[CAD and scene scripts]
□ □ □

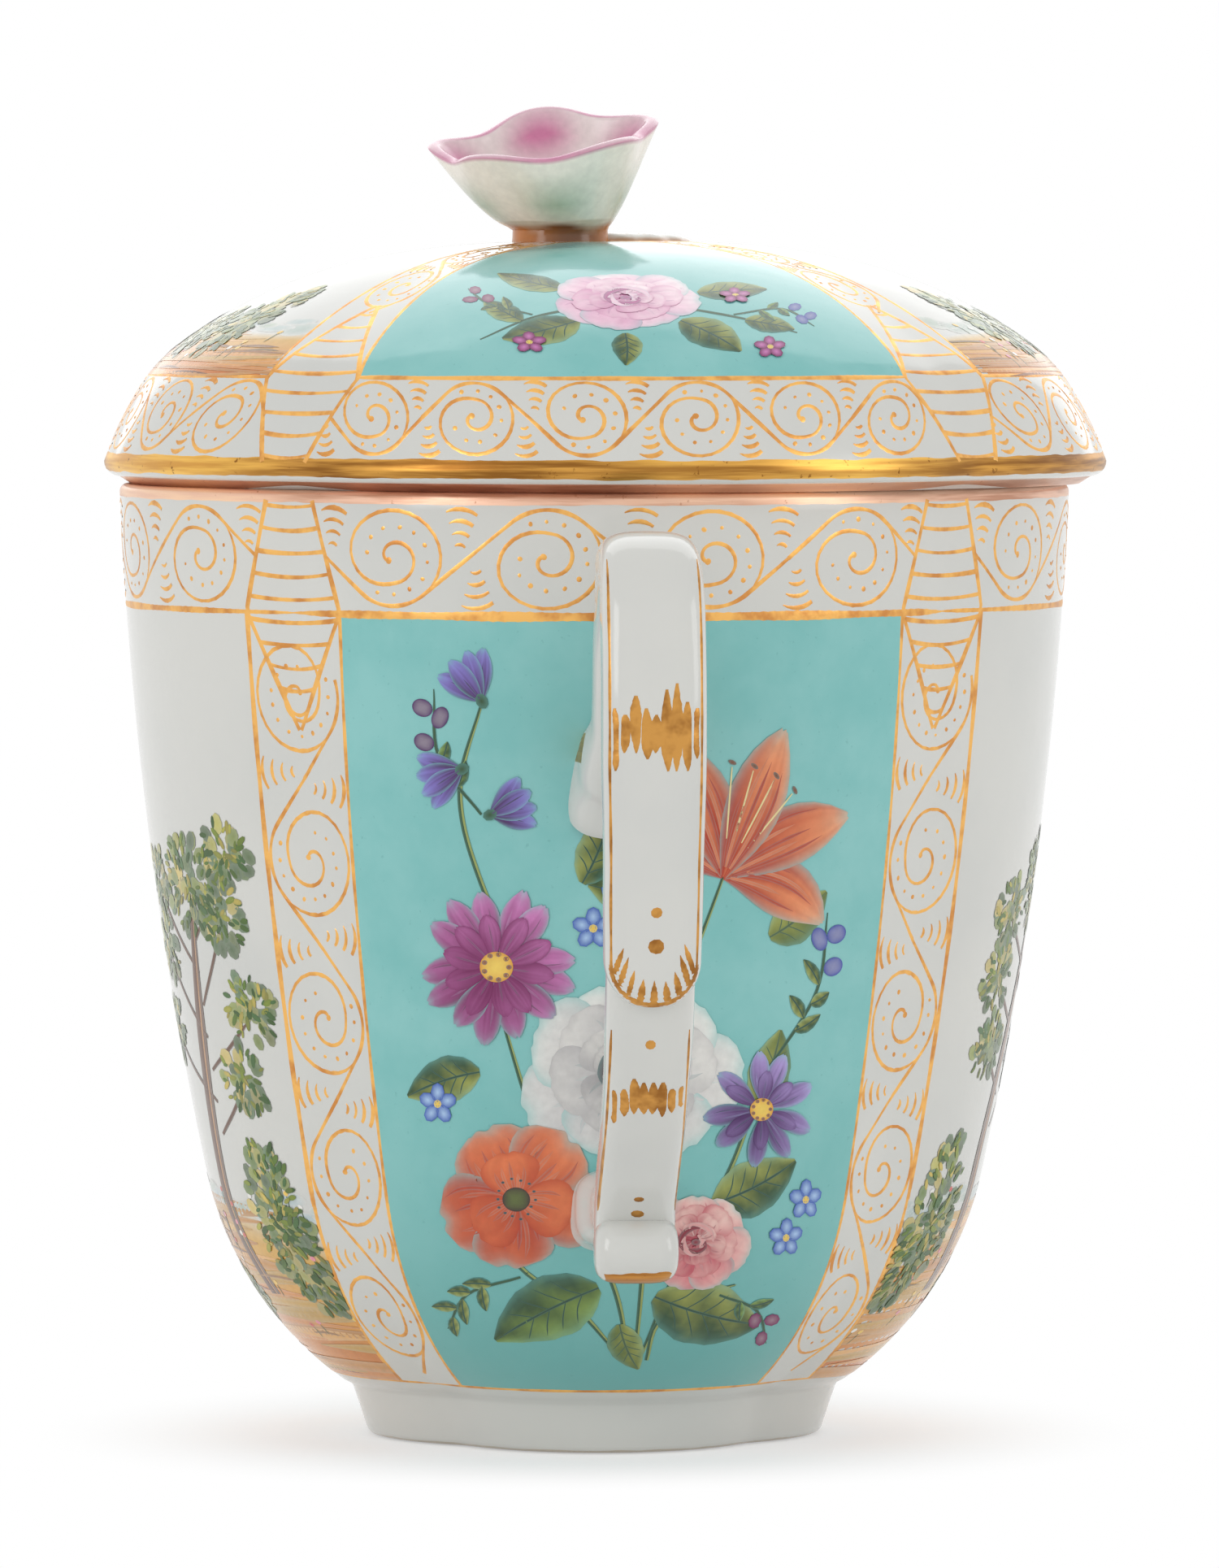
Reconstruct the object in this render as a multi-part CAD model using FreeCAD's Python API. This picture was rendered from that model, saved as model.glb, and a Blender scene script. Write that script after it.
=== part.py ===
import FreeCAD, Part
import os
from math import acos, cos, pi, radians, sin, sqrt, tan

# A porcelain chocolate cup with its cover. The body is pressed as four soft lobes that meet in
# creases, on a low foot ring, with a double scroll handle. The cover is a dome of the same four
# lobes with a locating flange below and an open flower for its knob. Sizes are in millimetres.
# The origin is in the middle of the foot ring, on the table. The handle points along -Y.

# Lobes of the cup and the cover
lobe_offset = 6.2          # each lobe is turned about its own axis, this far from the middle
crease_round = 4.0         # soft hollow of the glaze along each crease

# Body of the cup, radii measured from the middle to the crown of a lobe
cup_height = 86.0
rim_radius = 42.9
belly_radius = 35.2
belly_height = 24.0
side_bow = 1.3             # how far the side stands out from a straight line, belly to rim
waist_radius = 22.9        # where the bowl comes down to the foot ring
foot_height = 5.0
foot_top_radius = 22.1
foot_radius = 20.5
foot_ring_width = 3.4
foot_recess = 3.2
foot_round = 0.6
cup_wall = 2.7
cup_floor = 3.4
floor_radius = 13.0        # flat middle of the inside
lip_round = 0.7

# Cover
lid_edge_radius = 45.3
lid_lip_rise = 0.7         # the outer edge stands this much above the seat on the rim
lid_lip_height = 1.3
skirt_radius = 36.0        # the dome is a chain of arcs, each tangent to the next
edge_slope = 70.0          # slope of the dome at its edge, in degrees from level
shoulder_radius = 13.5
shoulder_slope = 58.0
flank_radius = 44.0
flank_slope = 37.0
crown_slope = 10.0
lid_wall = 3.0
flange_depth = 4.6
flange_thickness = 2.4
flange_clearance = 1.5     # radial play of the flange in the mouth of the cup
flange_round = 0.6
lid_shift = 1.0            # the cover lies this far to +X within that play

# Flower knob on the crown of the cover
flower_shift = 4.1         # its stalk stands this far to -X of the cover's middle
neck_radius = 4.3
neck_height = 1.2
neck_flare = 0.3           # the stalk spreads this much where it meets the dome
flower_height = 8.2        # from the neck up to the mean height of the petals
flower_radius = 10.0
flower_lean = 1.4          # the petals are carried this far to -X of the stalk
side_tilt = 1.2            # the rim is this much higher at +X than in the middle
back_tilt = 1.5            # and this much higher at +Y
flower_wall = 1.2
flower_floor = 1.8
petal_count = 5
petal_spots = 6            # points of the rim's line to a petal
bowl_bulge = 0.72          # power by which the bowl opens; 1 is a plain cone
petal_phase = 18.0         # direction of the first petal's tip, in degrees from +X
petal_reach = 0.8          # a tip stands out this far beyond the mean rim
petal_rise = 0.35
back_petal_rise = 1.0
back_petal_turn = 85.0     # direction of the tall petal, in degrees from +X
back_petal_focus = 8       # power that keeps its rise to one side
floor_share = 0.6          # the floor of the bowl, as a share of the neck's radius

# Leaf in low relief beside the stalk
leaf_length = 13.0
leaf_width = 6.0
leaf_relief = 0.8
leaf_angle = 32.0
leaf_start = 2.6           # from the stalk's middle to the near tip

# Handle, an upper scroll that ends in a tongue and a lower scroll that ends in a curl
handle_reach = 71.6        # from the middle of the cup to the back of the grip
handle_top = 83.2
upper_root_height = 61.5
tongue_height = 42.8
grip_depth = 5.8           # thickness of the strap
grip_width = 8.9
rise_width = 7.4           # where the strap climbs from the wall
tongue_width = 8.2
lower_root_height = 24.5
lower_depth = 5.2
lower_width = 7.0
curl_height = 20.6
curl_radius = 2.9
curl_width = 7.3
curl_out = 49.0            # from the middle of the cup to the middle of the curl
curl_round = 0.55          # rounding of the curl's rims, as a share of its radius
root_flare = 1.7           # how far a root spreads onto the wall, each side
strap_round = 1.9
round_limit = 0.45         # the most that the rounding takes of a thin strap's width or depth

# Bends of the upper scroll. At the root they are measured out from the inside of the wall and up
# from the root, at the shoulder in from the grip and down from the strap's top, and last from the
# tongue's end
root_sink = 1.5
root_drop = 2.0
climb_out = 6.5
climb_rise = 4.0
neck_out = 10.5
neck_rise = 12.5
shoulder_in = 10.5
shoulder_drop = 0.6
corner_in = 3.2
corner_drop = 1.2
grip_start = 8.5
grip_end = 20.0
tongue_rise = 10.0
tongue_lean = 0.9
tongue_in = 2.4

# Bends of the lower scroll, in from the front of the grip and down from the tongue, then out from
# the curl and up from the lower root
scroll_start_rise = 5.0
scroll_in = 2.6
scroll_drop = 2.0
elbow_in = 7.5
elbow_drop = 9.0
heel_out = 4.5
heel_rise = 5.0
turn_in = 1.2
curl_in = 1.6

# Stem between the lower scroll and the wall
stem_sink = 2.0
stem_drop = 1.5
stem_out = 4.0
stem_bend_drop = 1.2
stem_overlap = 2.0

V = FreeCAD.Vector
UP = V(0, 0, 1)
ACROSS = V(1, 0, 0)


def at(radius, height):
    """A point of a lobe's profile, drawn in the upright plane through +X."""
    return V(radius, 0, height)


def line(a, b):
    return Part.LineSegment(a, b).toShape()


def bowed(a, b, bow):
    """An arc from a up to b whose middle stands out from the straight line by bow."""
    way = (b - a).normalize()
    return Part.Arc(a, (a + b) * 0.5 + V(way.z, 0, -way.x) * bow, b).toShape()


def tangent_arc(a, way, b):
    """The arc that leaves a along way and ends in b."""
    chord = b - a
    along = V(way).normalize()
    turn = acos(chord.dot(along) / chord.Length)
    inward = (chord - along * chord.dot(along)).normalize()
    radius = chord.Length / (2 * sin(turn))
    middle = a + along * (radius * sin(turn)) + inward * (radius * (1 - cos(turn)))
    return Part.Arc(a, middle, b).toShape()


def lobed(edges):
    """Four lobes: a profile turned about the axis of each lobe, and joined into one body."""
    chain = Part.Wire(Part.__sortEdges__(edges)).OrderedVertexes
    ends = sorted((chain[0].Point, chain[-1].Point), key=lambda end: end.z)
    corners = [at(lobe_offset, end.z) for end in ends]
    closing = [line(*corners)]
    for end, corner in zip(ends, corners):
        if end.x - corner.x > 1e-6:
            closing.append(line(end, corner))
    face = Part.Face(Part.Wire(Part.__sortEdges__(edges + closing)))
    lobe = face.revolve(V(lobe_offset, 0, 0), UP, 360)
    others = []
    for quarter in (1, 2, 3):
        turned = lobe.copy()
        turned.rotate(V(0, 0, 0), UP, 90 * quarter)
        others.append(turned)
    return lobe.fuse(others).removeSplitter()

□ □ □

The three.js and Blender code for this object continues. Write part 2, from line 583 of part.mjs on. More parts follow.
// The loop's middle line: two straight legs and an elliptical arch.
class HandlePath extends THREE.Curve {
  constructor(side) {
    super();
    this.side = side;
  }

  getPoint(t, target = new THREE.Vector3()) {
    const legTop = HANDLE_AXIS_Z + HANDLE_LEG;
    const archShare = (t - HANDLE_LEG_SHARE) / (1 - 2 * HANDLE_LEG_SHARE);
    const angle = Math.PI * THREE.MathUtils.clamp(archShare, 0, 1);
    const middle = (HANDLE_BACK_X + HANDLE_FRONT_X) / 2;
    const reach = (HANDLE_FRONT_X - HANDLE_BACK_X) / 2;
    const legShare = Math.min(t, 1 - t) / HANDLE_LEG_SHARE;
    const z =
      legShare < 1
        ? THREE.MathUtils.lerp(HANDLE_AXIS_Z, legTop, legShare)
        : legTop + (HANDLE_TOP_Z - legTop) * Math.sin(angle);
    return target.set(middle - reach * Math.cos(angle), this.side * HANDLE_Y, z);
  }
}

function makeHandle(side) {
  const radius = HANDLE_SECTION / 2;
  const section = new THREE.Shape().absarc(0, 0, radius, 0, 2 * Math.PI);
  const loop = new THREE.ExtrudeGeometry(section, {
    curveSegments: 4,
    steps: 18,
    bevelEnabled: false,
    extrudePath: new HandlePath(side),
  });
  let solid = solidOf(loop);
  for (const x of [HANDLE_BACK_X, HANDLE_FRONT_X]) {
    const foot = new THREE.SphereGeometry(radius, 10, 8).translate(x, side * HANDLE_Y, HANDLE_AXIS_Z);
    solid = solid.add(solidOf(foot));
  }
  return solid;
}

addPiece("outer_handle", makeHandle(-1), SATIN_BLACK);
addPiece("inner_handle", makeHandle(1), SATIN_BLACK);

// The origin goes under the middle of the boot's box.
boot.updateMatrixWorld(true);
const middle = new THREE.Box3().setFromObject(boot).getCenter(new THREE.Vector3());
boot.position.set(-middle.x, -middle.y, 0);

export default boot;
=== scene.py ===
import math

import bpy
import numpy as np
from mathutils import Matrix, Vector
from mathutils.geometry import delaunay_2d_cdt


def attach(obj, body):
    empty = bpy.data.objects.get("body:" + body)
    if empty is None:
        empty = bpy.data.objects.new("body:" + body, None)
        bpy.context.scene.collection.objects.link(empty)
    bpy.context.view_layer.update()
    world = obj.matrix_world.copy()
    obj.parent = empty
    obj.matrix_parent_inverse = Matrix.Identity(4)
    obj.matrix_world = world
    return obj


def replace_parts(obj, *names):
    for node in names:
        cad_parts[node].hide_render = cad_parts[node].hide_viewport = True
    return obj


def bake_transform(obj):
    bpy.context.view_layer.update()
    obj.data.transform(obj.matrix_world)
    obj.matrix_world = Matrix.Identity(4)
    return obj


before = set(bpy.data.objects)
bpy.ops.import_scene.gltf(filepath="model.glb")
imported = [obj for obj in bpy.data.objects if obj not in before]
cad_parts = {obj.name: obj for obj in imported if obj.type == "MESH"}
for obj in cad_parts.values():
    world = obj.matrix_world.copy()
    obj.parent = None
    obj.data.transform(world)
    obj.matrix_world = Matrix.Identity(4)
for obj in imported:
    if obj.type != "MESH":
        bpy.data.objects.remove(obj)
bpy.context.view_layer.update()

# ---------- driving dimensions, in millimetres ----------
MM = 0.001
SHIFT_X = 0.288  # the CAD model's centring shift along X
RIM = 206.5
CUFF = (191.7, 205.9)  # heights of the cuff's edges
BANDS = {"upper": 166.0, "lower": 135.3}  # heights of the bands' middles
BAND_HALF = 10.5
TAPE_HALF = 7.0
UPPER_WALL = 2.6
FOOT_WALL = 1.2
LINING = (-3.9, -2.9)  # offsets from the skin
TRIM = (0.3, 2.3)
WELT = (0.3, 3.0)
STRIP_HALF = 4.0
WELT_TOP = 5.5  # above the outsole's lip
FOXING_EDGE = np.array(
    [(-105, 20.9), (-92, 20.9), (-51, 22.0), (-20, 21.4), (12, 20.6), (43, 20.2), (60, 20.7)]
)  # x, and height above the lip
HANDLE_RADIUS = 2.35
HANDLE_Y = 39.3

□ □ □

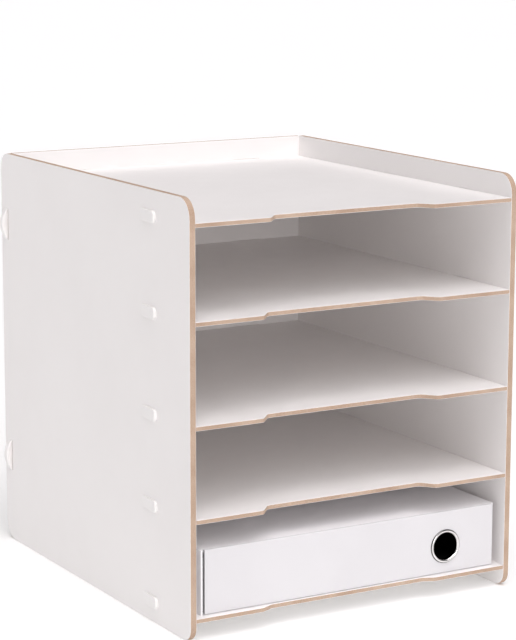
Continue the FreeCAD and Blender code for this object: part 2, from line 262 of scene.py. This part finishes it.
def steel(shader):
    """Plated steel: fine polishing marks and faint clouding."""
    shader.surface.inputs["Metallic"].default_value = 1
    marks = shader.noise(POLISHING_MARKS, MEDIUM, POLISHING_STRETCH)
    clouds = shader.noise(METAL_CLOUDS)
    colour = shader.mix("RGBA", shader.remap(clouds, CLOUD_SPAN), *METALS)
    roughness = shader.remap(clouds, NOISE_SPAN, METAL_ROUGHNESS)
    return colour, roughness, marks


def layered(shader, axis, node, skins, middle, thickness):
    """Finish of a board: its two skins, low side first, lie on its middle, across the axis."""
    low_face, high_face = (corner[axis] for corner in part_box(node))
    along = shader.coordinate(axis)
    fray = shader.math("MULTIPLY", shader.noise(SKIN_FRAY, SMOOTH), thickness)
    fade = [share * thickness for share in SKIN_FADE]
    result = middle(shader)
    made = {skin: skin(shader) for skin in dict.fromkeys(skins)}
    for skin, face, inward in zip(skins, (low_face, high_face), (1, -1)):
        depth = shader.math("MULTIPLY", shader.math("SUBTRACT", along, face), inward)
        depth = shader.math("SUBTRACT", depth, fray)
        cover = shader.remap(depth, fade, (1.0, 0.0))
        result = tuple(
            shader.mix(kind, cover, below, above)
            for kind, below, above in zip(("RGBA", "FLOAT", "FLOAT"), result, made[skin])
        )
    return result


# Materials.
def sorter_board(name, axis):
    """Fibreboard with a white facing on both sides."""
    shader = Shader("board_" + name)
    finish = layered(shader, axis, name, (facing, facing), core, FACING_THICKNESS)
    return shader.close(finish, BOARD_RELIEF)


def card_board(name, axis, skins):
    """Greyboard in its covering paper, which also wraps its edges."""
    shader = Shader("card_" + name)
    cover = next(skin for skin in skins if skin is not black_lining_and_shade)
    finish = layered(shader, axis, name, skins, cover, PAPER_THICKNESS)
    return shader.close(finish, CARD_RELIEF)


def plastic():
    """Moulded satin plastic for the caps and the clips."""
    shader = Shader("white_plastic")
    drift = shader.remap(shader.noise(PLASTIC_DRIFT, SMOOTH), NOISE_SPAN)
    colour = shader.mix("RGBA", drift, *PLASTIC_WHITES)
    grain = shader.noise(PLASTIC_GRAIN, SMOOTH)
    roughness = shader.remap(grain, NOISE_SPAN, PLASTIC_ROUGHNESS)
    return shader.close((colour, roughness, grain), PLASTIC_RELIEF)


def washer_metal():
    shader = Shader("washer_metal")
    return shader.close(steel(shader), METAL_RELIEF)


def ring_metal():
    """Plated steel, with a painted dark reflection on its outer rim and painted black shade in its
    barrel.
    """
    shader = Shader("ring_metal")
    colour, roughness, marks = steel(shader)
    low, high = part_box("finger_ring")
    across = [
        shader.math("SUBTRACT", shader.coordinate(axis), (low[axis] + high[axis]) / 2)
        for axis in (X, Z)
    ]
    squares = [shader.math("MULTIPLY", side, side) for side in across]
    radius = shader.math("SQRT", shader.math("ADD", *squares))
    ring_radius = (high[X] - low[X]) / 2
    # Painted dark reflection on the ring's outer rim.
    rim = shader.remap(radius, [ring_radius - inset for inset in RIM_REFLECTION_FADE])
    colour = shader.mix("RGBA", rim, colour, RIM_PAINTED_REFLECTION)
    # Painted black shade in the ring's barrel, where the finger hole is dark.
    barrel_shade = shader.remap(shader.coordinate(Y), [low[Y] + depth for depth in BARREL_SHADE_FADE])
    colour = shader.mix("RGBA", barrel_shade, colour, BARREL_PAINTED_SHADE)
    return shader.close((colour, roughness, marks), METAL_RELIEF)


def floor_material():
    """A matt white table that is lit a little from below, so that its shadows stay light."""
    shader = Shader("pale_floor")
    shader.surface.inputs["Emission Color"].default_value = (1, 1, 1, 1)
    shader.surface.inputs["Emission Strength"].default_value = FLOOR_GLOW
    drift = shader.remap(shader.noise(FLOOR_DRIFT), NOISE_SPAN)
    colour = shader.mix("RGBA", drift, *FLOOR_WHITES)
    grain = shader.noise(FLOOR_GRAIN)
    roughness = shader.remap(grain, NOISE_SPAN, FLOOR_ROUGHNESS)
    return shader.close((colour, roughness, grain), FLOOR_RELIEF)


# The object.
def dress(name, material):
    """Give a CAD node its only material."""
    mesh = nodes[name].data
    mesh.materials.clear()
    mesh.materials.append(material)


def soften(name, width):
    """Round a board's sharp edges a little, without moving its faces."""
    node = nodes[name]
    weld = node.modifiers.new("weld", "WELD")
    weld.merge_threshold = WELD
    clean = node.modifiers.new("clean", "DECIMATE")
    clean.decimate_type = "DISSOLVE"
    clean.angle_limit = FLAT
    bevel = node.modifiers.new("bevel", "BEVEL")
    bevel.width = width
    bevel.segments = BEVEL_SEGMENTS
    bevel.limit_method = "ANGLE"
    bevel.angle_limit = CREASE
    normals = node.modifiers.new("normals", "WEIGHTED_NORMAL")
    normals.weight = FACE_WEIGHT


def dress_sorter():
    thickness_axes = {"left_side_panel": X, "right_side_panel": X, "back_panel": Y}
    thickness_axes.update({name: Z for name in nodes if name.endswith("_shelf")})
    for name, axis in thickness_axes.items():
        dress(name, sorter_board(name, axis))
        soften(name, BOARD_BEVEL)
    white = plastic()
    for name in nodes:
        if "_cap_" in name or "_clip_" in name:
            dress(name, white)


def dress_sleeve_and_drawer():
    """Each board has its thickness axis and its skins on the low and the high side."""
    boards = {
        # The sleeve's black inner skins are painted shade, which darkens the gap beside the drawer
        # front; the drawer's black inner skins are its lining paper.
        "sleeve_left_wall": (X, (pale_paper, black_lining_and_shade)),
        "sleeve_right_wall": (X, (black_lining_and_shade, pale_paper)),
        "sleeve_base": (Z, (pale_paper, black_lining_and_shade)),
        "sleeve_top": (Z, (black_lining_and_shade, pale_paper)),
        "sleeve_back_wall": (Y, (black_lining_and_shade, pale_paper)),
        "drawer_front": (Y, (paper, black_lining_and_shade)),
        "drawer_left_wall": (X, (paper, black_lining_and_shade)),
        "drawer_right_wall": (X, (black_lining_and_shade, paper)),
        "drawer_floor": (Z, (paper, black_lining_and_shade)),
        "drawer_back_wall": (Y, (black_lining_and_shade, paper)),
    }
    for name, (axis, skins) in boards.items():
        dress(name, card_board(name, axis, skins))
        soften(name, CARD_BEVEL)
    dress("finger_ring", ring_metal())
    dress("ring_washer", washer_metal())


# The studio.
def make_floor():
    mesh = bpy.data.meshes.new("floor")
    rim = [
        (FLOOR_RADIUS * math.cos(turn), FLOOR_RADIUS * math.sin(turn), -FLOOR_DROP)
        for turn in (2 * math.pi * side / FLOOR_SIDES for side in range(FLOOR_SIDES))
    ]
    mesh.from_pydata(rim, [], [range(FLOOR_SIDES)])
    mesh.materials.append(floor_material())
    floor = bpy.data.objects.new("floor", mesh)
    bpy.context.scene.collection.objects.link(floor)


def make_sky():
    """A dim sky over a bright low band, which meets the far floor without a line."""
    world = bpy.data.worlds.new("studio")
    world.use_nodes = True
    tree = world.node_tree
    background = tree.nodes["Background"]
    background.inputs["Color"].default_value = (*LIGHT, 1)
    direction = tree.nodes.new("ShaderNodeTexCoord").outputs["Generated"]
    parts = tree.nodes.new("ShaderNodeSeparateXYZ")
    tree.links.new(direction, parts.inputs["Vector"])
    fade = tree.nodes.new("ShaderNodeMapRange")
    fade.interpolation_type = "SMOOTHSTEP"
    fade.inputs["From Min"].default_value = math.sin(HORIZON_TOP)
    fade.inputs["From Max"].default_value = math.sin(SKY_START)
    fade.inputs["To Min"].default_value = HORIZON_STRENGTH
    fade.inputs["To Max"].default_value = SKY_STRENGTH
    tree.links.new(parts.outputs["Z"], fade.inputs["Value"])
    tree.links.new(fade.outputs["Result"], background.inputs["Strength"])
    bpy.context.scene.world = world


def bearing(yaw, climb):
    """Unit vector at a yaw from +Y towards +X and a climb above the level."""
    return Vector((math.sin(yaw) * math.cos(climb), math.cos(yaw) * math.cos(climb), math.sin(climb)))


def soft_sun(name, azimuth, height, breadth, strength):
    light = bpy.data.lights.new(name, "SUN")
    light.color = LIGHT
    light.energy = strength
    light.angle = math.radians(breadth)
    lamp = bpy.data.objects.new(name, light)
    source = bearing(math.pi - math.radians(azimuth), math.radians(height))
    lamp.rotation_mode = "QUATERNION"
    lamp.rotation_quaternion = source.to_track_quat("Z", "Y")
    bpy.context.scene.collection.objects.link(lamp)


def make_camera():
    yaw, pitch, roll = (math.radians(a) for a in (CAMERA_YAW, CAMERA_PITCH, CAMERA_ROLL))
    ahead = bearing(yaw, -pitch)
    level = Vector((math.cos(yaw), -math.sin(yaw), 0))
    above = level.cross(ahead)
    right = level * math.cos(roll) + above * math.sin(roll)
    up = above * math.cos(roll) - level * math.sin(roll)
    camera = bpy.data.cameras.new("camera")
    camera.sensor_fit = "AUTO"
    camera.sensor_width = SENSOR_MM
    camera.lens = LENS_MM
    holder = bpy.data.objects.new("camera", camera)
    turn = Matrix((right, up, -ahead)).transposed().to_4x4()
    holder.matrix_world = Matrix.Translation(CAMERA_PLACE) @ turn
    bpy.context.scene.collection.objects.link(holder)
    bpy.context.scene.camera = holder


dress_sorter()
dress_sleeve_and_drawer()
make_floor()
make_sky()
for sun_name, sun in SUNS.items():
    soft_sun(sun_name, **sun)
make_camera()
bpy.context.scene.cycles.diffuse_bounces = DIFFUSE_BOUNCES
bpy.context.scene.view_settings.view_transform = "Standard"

□ □ □

## TASK STATEMENT:
Return nothing but the lines running from the line with "the boot's box." through the line with "HANDLE_Y = 39.3", exactly as they appear.

## SOLUTION:
// The origin goes under the middle of the boot's box.
boot.updateMatrixWorld(true);
const middle = new THREE.Box3().setFromObject(boot).getCenter(new THREE.Vector3());
boot.position.set(-middle.x, -middle.y, 0);

export default boot;
=== scene.py ===
import math

import bpy
import numpy as np
from mathutils import Matrix, Vector
from mathutils.geometry import delaunay_2d_cdt


def attach(obj, body):
    empty = bpy.data.objects.get("body:" + body)
    if empty is None:
        empty = bpy.data.objects.new("body:" + body, None)
        bpy.context.scene.collection.objects.link(empty)
    bpy.context.view_layer.update()
    world = obj.matrix_world.copy()
    obj.parent = empty
    obj.matrix_parent_inverse = Matrix.Identity(4)
    obj.matrix_world = world
    return obj


def replace_parts(obj, *names):
    for node in names:
        cad_parts[node].hide_render = cad_parts[node].hide_viewport = True
    return obj


def bake_transform(obj):
    bpy.context.view_layer.update()
    obj.data.transform(obj.matrix_world)
    obj.matrix_world = Matrix.Identity(4)
    return obj


before = set(bpy.data.objects)
bpy.ops.import_scene.gltf(filepath="model.glb")
imported = [obj for obj in bpy.data.objects if obj not in before]
cad_parts = {obj.name: obj for obj in imported if obj.type == "MESH"}
for obj in cad_parts.values():
    world = obj.matrix_world.copy()
    obj.parent = None
    obj.data.transform(world)
    obj.matrix_world = Matrix.Identity(4)
for obj in imported:
    if obj.type != "MESH":
        bpy.data.objects.remove(obj)
bpy.context.view_layer.update()

# ---------- driving dimensions, in millimetres ----------
MM = 0.001
SHIFT_X = 0.288  # the CAD model's centring shift along X
RIM = 206.5
CUFF = (191.7, 205.9)  # heights of the cuff's edges
BANDS = {"upper": 166.0, "lower": 135.3}  # heights of the bands' middles
BAND_HALF = 10.5
TAPE_HALF = 7.0
UPPER_WALL = 2.6
FOOT_WALL = 1.2
LINING = (-3.9, -2.9)  # offsets from the skin
TRIM = (0.3, 2.3)
WELT = (0.3, 3.0)
STRIP_HALF = 4.0
WELT_TOP = 5.5  # above the outsole's lip
FOXING_EDGE = np.array(
    [(-105, 20.9), (-92, 20.9), (-51, 22.0), (-20, 21.4), (12, 20.6), (43, 20.2), (60, 20.7)]
)  # x, and height above the lip
HANDLE_RADIUS = 2.35
HANDLE_Y = 39.3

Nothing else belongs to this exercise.